Accelerated the development of new ceramic materials
While there exists a wide range of synthetic paths for new ceramics, we are not yet able to make new materials in a sensible and systematic fashion and to explore the physical properties of such materials with an eye to unique behavior and novel applications. The goal is to create totally new types of ceramics rather than to modify existing ones by small changes in composition or processing. This area is especially fruitful for materials containing several anions, e.g., B, N, C, chalcogenides, halides, etc. Addressing this challenge will require guidance from computation on target compositions and synthesis strategies, as well as a merging of the practices of the synthetic chemist and ceramist.

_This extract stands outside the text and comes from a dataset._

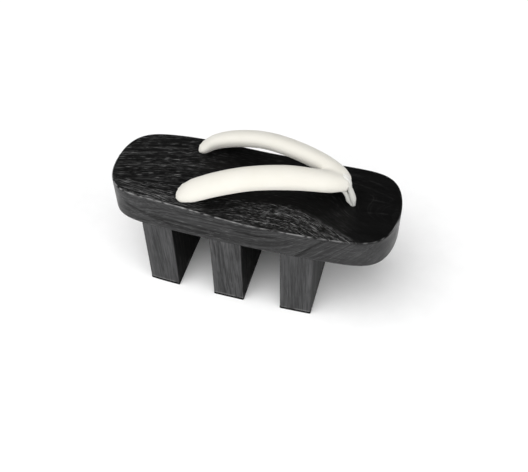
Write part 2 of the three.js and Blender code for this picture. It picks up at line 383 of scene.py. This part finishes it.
def board_plan():
    """The board's far half from toe to heel, with its points closer together at the ends."""
    places = np.linspace(-1, 1, BOARD_ROWS + 1)
    ends = np.sign(places) * (1 - (1 - np.abs(places)) ** 2.2)
    x = -HALF_LENGTH * 0.9994 * (0.45 * ends + 0.55 * places)
    return np.column_stack((x, half_width(x)))


def build_board():
    """The board: a fine grid on top, a rounded wall and a plain underside, with three bores."""
    half = board_plan()
    share = np.linspace(1, -1, BOARD_COLUMNS + 1)

    def ring(inset, height_at):
        rim = inset_half(half, inset)
        toe = np.column_stack((np.full(BOARD_COLUMNS - 1, rim[0, 0]), rim[0, 1] * share[1:-1]))
        heel = np.column_stack((np.full(BOARD_COLUMNS - 1, rim[-1, 0]), rim[-1, 1] * share[1:-1]))
        plan = np.vstack((rim, heel, (rim * (1, -1))[::-1], toe[::-1]))
        return np.column_stack((plan, height_at(plan[:, 0])))

    rings = []
    for inset, up, offset in edge_profile(BOARD_EDGE, WALL_ROWS):
        rings.append(ring(inset, lambda x, up=up, offset=offset: (
            BOARD_UNDERSIDE + up * (board_top(x) - BOARD_UNDERSIDE) + offset)))
    count = len(rings[0])
    points = list(np.vstack(rings))
    faces = wall_faces(len(rings), count)

    last = (len(rings) - 1) * count
    rim = inset_half(half, BOARD_EDGE)
    rows = len(rim)
    grid = np.zeros((rows, BOARD_COLUMNS + 1), int)
    heel_start = last + rows
    near_start = heel_start + BOARD_COLUMNS - 1
    toe_start = near_start + rows
    for row in range(rows):
        grid[row, 0] = last + row
        grid[row, -1] = near_start + rows - 1 - row
    grid[-1, 1:-1] = np.arange(heel_start, near_start)
    grid[0, 1:-1] = np.arange(toe_start, toe_start + BOARD_COLUMNS - 1)[::-1]
    for row in range(1, rows - 1):
        x, y = rim[row]
        grid[row, 1:-1] = np.arange(len(points), len(points) + BOARD_COLUMNS - 1)
        points += [(x, y * s, board_top(x)) for s in share[1:-1]]
    for row in range(rows - 1):
        here, after = grid[row].tolist(), grid[row + 1].tolist()
        faces += [(here[c], here[c + 1], after[c + 1], after[c]) for c in range(BOARD_COLUMNS)]

    under = np.zeros((rows, UNDERSIDE_COLUMNS + 1), int)
    spread = np.linspace(1, -1, UNDERSIDE_COLUMNS + 1)
    for row in range(rows):
        x, y = rim[row]
        under[row, 0] = row
        under[row, -1] = rows + BOARD_COLUMNS - 1 + rows - 1 - row
        under[row, 1:-1] = np.arange(len(points), len(points) + UNDERSIDE_COLUMNS - 1)
        points += [(x, y * s, BOARD_UNDERSIDE) for s in spread[1:-1]]
    for row in range(rows - 1):
        here, after = under[row].tolist(), under[row + 1].tolist()
        faces += [(after[c], after[c + 1], here[c + 1], here[c])
                  for c in range(UNDERSIDE_COLUMNS)]
    heel_rim = list(range(rows, rows + BOARD_COLUMNS - 1))
    toe_rim = list(range(2 * rows + BOARD_COLUMNS - 1, count))
    faces.append(tuple(under[-1].tolist() + heel_rim[::-1]))
    faces.append(tuple(under[0].tolist()[::-1] + toe_rim[::-1]))

    points = np.array(points, float)
    x, y, z = points.T
    depth = board_top(x) - z
    # side marks the walls, which take the lighter side tone: partly a paler finish, partly painted
    # light.
    side = smoothstep(depth, 0.5, 1.2)
    fleck, dark, cover, across = board_grain(x, y, z, side)
    upper = 1 - smoothstep(depth, 0.1, 0.6)
    points[:, 2] += upper * (0.16 * np.minimum(fleck, 1) - 0.05)
    wall = side * smoothstep(z, BOARD_UNDERSIDE, BOARD_UNDERSIDE + 2)
    outward = np.zeros((len(points), 2))
    outward[:len(rings) * count] = np.tile(ring_normals(rings[ROUND_STEPS][:, :2]), (len(rings), 1))
    points[:, :2] += outward * (wall * (0.08 * fleck - 0.10 * dark))[:, None]
    board = add_mesh("board_wood", points, faces, {
        "fleck": fleck, "ring": dark, "side": side, "cover": cover, "across": across})
    for hole in (FRONT_HOLE, REAR_HOLE, {**REAR_HOLE, "y": -REAR_HOLE["y"]}):
        boolean(board, bore_cutter(hole, hole["radius"]), "DIFFERENCE")
    return board


def ring_normals(plan):
    """Outward normals of a closed plan whose points run counterclockwise."""
    along = unit(np.roll(plan, -1, axis=0) - np.roll(plan, 1, axis=0))
    return np.column_stack((along[:, 1], -along[:, 0]))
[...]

Harnessing order within disorder
The development structure-property relationships for disordered materials are limited by our lack of knowledge of short- to intermediate-range order (non-random structure beyond the first two or three coordination shells). This is a long-standing problem in glasses and glass-forming liquids. New experimental techniques for the observation of intermediate-range order, interpreted using the results of increasingly powerful simulations, will lead to new models for the relationship between intermediate-range order and glass properties in the next five to ten years. This understanding promises to lead to improved functionality, including strength and related benefits with respect to energy consumption and sustainability.